The Treasury Department said in a statement the sanctions targeted the group's representatives abroad, a senior member of the Hamas military wing and those involved in supporting fundraising efforts for the group and weapons smuggling into Gaza.

"Hamas continues to rely on key officials who seemingly maintain legitimate, public-facing roles within the group, yet who facilitate their terrorist activities, represent their interests abroad, and coordinate the transfer of money and goods into Gaza," Treasury's Acting Under Secretary for Terrorism and Financial Intelligence, Bradley Smith, said in the statement.

"Treasury remains committed to disrupting Hamas's efforts to secure additional revenue and holding those who facilitate the group’s terrorist activities to account."

Hamas condemned the sanctions in a statement that called on the U.S. administration to "review this criminal policy and stop its blind bias towards the terrorist occupation entity."

Among those targeted was Abd al-Rahman Ismail abd al-Rahman Ghanimat, a longtime member of Hamas's military wing who is now based in Turkey, the Treasury said, accusing him of being involved in multiple attempted and successful terrorist attacks, read the report.

Two other officials based in Turkey, a member based in Gaza who has participated in Hamas's engagements with Russia and a leader authorized to speak publicly on behalf of the group and who previously oversaw border crossings at Gaza were also among those targeted, according to the Treasury.

The statement by Hamas said: "The Treasury Department's lists are based on misleading and false statements and foundations aimed at distorting the image of the movement's leaders ... while ignoring the imposition of sanctions on the occupation leaders who commit the most heinous war crimes."

The U.S. on Monday warned Turkey against hosting Hamas leadership, saying Washington does not believe leaders of a terrorist organization should be living comfortably.

Asked about reports that some Hamas leaders had moved to Turkey from Qatar, U.S. State Department spokesperson Matthew Miller did not confirm the reports but said he was not in a position to dispute them. He said Washington will make clear to Turkey's government that there can be no more business as usual with Hamas, Reuters reported.
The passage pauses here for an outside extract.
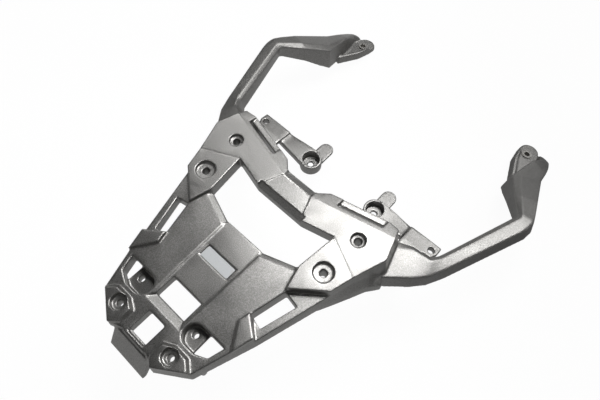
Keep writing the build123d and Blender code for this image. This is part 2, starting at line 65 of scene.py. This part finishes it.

Hamas-led gunmen attacked Israel in October 2023, killing 1,200 people and taking more than 250 hostages, according to Israeli tallies.

More than 43,500 Palestinians have been killed in Gaza over the past year, Palestinian health officials say, and Gaza has been reduced to a wasteland of wrecked buildings and piles of rubble, where more than two million Gazans are seeking shelter in makeshift tents and facing shortages of food and medicines.